## [PROVIDED MATERIAL]
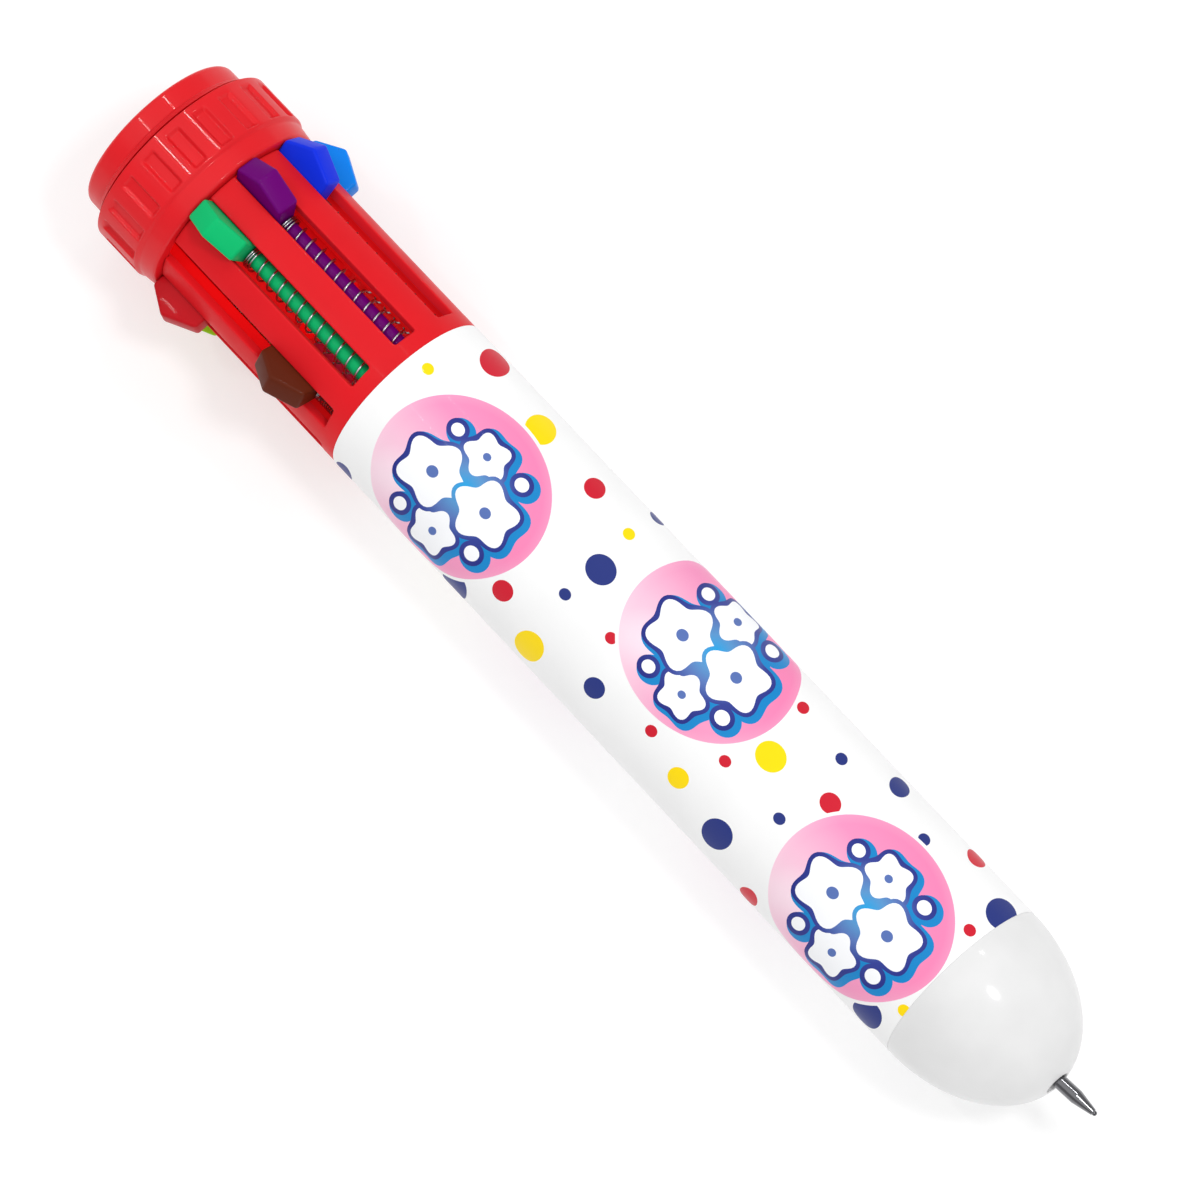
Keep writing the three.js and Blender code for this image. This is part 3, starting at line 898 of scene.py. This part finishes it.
def flat_print():
    """Points, triangles and inks of the unrolled print."""
    shapes = print_shapes()
    low, high = SEAM_MM, SEAM_MM + TURN_MM
    near = [s for s in shapes if low - FARTHEST_REACH < s.origin[1] < high + FARTHEST_REACH]
    points, edges = [], []

    def add_loop(loop):
        start = len(points)
        points.extend(map(tuple, loop))
        edges.extend((start + i, start + (i + 1) % len(loop)) for i in range(len(loop)))

    for shape in near:
        outline = shape.outline()
        inside = ((outline[:, 1] > low - 0.5) & (outline[:, 1] < high + 0.5)
                  & (outline[:, 0] > SLEEVE_START - 0.5) & (outline[:, 0] < SLEEVE_END + 0.5))
        if inside.any():
            add_loop(outline)
    outline_points = np.array(points)
    across = width_at(SEAM_DEG + np.arange(0, 360 + GRID_DEG, GRID_DEG))
    along = np.linspace(SLEEVE_START, SLEEVE_END, int((SLEEVE_END - SLEEVE_START) / GRID_LONG) + 1)
    frame_loop = ([(x, low) for x in along] + [(SLEEVE_END, y) for y in across[1:-1]]
                  + [(x, high) for x in along[::-1]] + [(SLEEVE_START, y) for y in across[-2:0:-1]])
    add_loop(frame_loop)
    grid = np.array([(x, y) for x in along[1:-1] for y in across[1:-1]])
    clear = np.ones(len(grid), bool)
    for chunk in np.array_split(outline_points, len(outline_points) // 400):
        gap = np.abs(grid[:, None] - chunk[None]).max(axis=2).min(axis=1)
        clear &= gap > GRID_GAP
    points.extend(map(tuple, grid[clear]))
    made = delaunay_2d_cdt([Vector(p) for p in points], edges, [], 0, 1e-5, False)
    flat = np.array([v[:] for v in made[0]])
    triangles = np.array([f for f in made[2] if len(f) == 3])
    middles = flat[triangles].mean(axis=1)
    kept = ((middles[:, 0] > SLEEVE_START) & (middles[:, 0] < SLEEVE_END)
            & (middles[:, 1] > low) & (middles[:, 1] < high))
    triangles, middles = triangles[kept], middles[kept]
    ink = np.array(["paper"] * len(triangles), dtype=object)
    for shape in near:
        ink[shape.holds(middles)] = shape.ink
    return flat, triangles, ink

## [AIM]
Restate the whole listing exactly.

## [ANSWER TO THIS TASK]
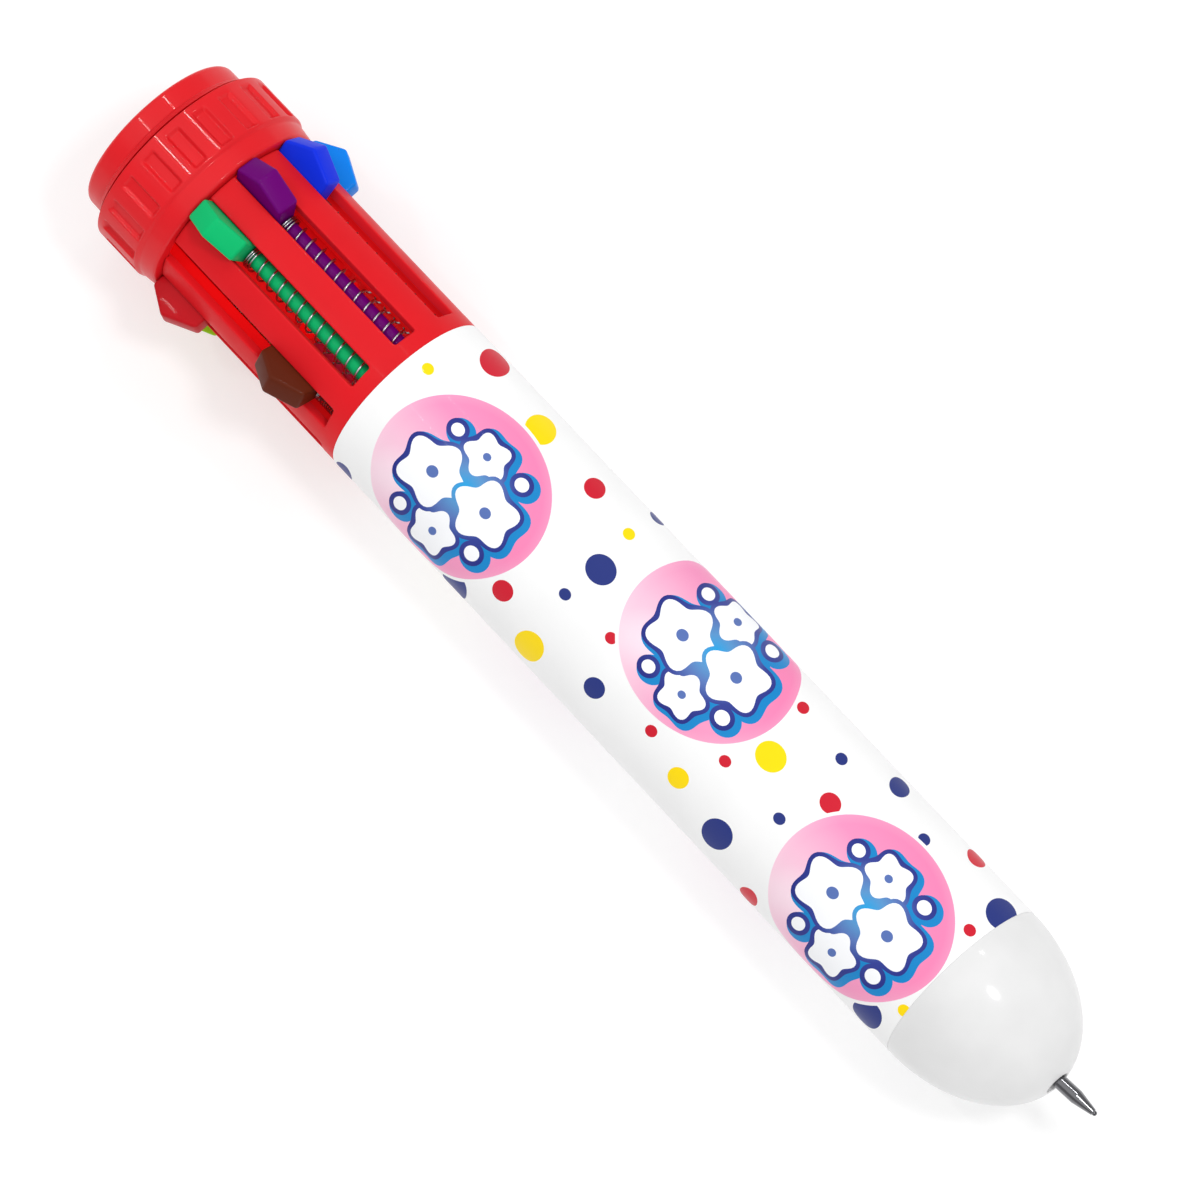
Keep writing the three.js and Blender code for this image. This is part 3, starting at line 898 of scene.py. This part finishes it.
def flat_print():
    """Points, triangles and inks of the unrolled print."""
    shapes = print_shapes()
    low, high = SEAM_MM, SEAM_MM + TURN_MM
    near = [s for s in shapes if low - FARTHEST_REACH < s.origin[1] < high + FARTHEST_REACH]
    points, edges = [], []

    def add_loop(loop):
        start = len(points)
        points.extend(map(tuple, loop))
        edges.extend((start + i, start + (i + 1) % len(loop)) for i in range(len(loop)))

    for shape in near:
        outline = shape.outline()
        inside = ((outline[:, 1] > low - 0.5) & (outline[:, 1] < high + 0.5)
                  & (outline[:, 0] > SLEEVE_START - 0.5) & (outline[:, 0] < SLEEVE_END + 0.5))
        if inside.any():
            add_loop(outline)
    outline_points = np.array(points)
    across = width_at(SEAM_DEG + np.arange(0, 360 + GRID_DEG, GRID_DEG))
    along = np.linspace(SLEEVE_START, SLEEVE_END, int((SLEEVE_END - SLEEVE_START) / GRID_LONG) + 1)
    frame_loop = ([(x, low) for x in along] + [(SLEEVE_END, y) for y in across[1:-1]]
                  + [(x, high) for x in along[::-1]] + [(SLEEVE_START, y) for y in across[-2:0:-1]])
    add_loop(frame_loop)
    grid = np.array([(x, y) for x in along[1:-1] for y in across[1:-1]])
    clear = np.ones(len(grid), bool)
    for chunk in np.array_split(outline_points, len(outline_points) // 400):
        gap = np.abs(grid[:, None] - chunk[None]).max(axis=2).min(axis=1)
        clear &= gap > GRID_GAP
    points.extend(map(tuple, grid[clear]))
    made = delaunay_2d_cdt([Vector(p) for p in points], edges, [], 0, 1e-5, False)
    flat = np.array([v[:] for v in made[0]])
    triangles = np.array([f for f in made[2] if len(f) == 3])
    middles = flat[triangles].mean(axis=1)
    kept = ((middles[:, 0] > SLEEVE_START) & (middles[:, 0] < SLEEVE_END)
            & (middles[:, 1] > low) & (middles[:, 1] < high))
    triangles, middles = triangles[kept], middles[kept]
    ink = np.array(["paper"] * len(triangles), dtype=object)
    for shape in near:
        ink[shape.holds(middles)] = shape.ink
    return flat, triangles, ink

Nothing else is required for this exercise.